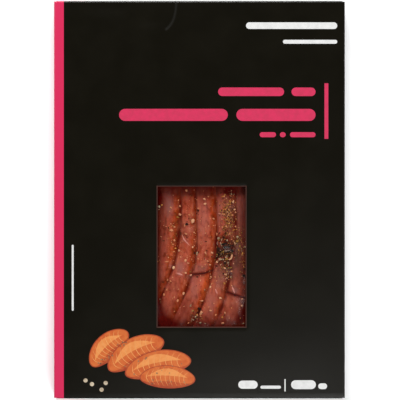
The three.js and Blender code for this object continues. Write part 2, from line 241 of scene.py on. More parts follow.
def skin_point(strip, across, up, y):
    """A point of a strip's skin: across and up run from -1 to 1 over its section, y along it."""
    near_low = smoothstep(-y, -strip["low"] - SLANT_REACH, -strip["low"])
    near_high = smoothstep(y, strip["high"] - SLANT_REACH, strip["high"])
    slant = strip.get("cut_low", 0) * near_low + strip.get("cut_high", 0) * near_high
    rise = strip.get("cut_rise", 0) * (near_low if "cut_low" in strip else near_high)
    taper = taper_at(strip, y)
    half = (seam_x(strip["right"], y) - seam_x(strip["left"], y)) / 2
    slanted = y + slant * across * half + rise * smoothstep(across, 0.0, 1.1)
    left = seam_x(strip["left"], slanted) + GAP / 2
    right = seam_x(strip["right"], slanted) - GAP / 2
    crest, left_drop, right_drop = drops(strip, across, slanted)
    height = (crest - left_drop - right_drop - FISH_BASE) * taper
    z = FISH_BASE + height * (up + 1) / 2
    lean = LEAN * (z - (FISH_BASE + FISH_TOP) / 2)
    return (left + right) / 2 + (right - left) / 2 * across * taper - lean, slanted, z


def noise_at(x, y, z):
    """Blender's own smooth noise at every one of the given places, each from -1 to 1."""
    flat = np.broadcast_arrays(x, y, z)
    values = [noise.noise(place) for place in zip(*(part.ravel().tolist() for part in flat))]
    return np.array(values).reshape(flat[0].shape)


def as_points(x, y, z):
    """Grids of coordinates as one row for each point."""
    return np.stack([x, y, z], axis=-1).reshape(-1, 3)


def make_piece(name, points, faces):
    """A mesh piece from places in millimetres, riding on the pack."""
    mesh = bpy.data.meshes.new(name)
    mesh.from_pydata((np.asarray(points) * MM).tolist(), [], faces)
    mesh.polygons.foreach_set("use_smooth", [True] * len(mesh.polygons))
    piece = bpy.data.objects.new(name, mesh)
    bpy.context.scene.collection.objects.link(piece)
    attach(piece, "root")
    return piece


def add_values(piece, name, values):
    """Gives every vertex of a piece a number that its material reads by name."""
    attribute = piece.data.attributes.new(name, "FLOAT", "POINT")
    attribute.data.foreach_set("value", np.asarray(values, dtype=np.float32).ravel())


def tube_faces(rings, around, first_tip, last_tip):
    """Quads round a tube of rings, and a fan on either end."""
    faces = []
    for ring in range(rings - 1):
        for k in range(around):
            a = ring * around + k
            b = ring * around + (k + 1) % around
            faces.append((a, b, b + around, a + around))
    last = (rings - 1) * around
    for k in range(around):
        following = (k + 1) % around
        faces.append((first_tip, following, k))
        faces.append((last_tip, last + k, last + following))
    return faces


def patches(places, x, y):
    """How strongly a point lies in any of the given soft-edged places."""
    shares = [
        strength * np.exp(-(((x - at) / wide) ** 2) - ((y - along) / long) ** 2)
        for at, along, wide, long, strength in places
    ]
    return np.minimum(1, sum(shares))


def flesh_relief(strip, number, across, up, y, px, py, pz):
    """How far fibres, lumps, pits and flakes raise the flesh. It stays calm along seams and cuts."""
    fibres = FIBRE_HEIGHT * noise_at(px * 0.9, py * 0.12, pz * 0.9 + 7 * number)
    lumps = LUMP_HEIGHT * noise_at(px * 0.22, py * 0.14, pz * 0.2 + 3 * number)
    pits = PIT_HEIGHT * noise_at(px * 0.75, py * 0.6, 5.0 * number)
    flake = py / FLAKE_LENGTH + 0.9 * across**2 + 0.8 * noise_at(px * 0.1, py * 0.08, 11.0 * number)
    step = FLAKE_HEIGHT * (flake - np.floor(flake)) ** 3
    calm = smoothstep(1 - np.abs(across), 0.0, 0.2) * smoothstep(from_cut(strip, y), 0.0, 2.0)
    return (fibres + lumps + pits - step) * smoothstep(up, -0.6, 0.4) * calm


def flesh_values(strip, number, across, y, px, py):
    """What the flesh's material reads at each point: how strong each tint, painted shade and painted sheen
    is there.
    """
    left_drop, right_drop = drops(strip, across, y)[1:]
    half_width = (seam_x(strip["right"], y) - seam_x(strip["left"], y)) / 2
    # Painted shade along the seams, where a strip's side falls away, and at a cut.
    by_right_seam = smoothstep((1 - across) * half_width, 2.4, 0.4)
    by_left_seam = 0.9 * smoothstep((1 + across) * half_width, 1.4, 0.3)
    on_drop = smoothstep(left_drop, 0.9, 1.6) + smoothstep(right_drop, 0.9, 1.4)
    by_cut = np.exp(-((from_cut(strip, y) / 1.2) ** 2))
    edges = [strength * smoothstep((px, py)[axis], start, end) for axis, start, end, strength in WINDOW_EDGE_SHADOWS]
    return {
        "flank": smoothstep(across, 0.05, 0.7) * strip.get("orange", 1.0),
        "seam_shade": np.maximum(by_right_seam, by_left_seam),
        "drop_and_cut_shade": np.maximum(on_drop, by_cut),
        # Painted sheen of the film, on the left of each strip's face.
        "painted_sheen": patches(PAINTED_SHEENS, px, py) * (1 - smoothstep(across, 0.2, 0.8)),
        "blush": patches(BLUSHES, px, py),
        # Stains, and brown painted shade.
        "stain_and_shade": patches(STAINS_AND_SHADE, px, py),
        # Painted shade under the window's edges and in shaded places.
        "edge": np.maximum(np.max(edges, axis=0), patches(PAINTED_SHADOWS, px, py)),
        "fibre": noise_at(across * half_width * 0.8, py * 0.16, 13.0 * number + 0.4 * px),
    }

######

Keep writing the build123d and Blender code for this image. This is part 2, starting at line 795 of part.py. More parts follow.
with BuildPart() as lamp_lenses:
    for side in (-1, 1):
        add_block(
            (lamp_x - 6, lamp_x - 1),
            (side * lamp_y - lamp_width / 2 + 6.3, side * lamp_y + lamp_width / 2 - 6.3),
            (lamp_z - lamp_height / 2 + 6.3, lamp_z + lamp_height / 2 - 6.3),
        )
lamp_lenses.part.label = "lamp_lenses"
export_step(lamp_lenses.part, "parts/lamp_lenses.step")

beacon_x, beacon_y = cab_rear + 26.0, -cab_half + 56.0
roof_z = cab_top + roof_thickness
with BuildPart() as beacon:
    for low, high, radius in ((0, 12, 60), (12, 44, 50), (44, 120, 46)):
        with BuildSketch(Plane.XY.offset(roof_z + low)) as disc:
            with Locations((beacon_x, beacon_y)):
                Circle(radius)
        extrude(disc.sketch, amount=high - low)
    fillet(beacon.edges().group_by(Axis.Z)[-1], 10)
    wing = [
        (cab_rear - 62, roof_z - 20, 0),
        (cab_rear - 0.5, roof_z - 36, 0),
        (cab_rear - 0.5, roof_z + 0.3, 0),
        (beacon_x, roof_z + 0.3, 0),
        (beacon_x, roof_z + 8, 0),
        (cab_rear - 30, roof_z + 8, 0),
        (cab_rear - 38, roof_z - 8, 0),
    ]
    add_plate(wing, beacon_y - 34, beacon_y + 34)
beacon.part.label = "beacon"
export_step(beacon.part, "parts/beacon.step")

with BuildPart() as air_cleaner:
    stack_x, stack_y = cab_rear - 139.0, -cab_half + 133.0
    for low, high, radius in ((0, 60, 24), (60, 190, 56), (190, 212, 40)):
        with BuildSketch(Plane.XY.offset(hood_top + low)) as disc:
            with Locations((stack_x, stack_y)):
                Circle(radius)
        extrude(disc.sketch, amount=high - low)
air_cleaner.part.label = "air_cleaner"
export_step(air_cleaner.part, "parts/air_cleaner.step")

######

» Instructions for the task:
Copy all lines of the material above where the string "Blender" occurs.

» Full solution:
The three.js and Blender code for this object continues. Write part 2, from line 241 of scene.py on. More parts follow.
    """Blender's own smooth noise at every one of the given places, each from -1 to 1."""
Keep writing the build123d and Blender code for this image. This is part 2, starting at line 795 of part.py. More parts follow.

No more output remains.